Il cambiamento improvviso delle posizioni – addirittura nell’arco di poche ore cambiano continuamente e repentinamente i vari scenari – confermano che il trasformismo parlamentare e l’opportunismo politico sono ormai diventati gli assi portanti del modo di fare politica nel nostro paese.

Dopo l’inguardabile e quasi incommentabile sceneggiata a cui assistiamo da alcuni giorni, è arrivato il momento per sciogliere definitivamente il nodo Quirinale. Nell’epoca della frammentazione e della crisi della politica, dei partiti liquidi, dell’assenza di una vera e riconoscibile classe dirigente, è persin ovvio che, per la infinita partita del Quirinale, adesso si deve chiudere. Ad oggi, al di là di alcuni capi partito – pochissimi, per la verità – che guardano con maggior propensione al dopodomani e non esauriscono la politica a ciò che capita entro le 24 ore, è indubbio che l’assenza di un regista autorevole e credibile ha pesato sull’autorevolezza dell’intera politica. E l’avvitamento e il conseguente incartamento di questi giorni sulla vicenda Quirinale lo confermano in modo persin plateale.

Ora, il ‘regista’ prescinde dal peso politico ed elettorale del suo partito di appartenenza e anche dal giudizio che i vari osservatori sentenziano sul soggetto in questione. Del resto, la storia lunga e travagliata della elezione dei Presidenti della Repubblica nel nostro paese hanno sempre avuto il timbro di un regista – singolare o collettivo poco importa – e, quindi, di una politica che esiste ancora. Era abbastanza evidente che la crisi profonda e terribile della politica emersa in questi ultimi anni dominati e caratterizzati dal populismo e dall’antipolitica del populismo dei 5 stelle e che ha contagiato, purtroppo, larghi settori della stessa politica italiana, non poteva non produrre questo stallo e lo spettacolo, abbastanza singolare, a cui stiamo assistendo. 

E c’è un ulteriore elemento che contribuisce ad aggravare ulteriormente l’intero scenario politico italiano in questo momento abbastanza drammatico per l’intero paese per le motivazioni note a tutti. E cioè, il cambiamento improvviso delle posizioni – addirittura nell’arco di poche ore cambiano continuamente e repentinamente i vari scenari – confermano che il trasformismo parlamentare e l’opportunismo politico sono ormai diventati gli assi portanti del modo di fare politica nel nostro paese. Che, oltretutto, sono le due derive che hanno costellato i vari passaggi parlamentari in questi ultimi anni, almeno dopo il boom elettorale dei 5 stelle nel marzo del 2018.

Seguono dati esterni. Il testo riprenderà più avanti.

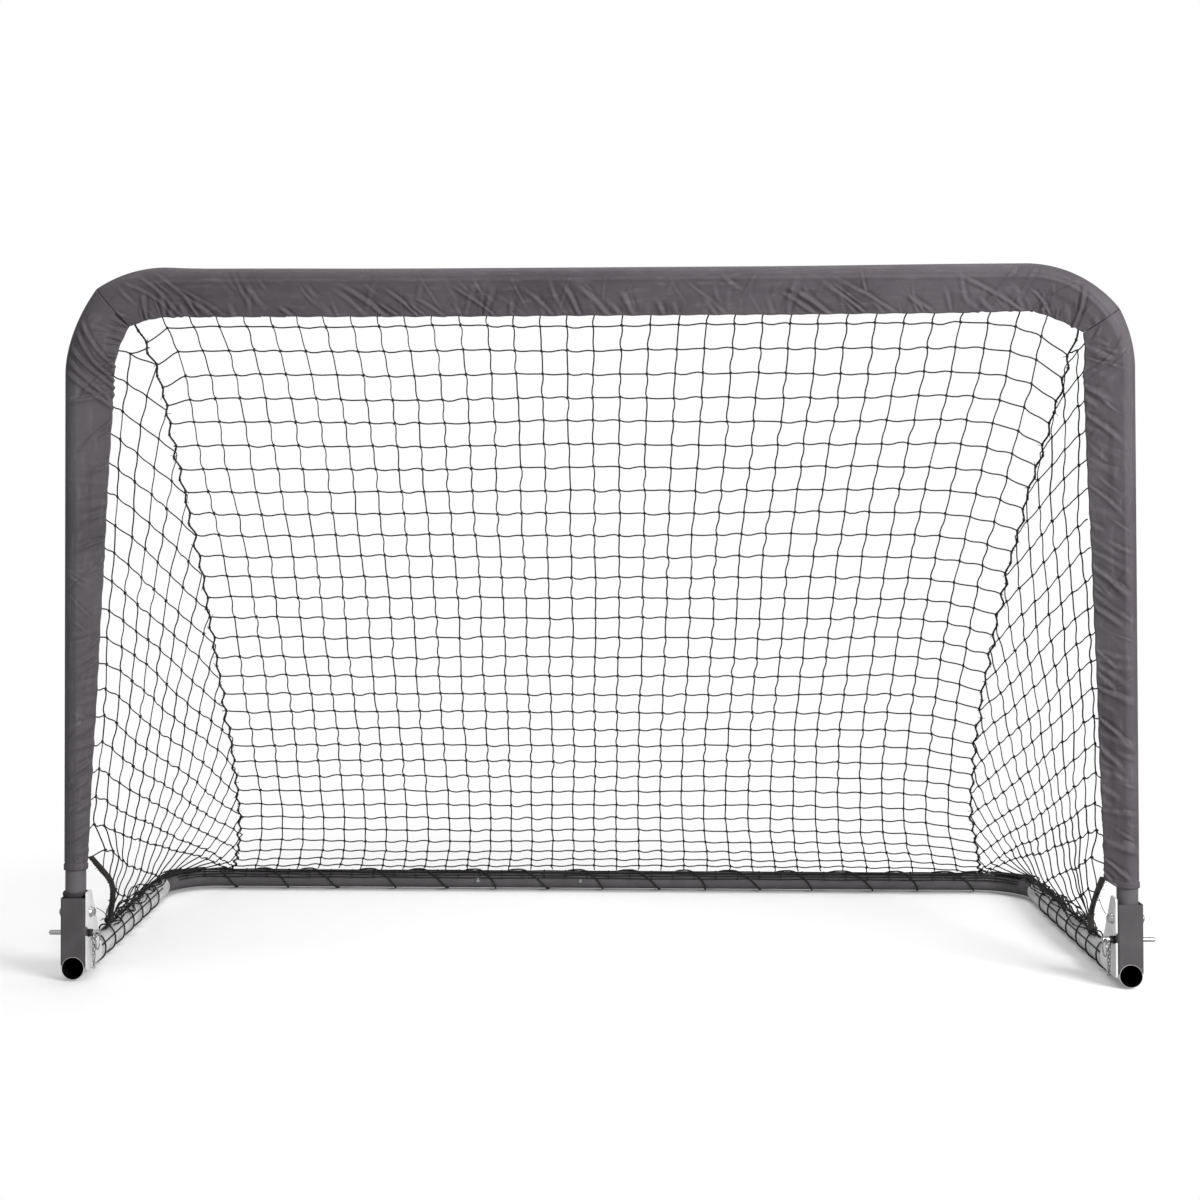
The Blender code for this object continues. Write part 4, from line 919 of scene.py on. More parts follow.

Ecco perchè se la politica vuole invertire la rotta è giunto il momento che attorno a questa partita del Quirinale si stagli la figura di un ‘king maker’ che sia in grado di far combaciare i desiderata dei partiti – o almeno la stragrande maggioranza di essi – con l’autorevolezza, la qualità e la terzietà del candidato a Presidente. Una figura che, lo ripeto, al di là del peso elettorale del suo partito e del gradimento tra la pubblica opinione sappia indicare una via d’uscita. Credibile e politicamente percorribile. Perchè senza questa figura politica che sappia sciogliere il nodo della matassa sempre più aggrovigliata che si è creata, si avrà una ricaduta negativa a cascata. Che parte dal Quirinale e che rischia di coinvolgere il governo e l’intero Parlamento. Il tutto, soprattutto, in un contesto politico dove sta per esplodere una “questione sociale” difficilmente rimuovibile e destinata a lasciare i suoi segni nel corpo vivo del paese.

Occorre, cioè, fare in fretta. È fondamentale ed utile per tutti gli italiani. Non solo per la credibilità della politica ma, soprattutto, per l’intero sistema democratico e costituzionale.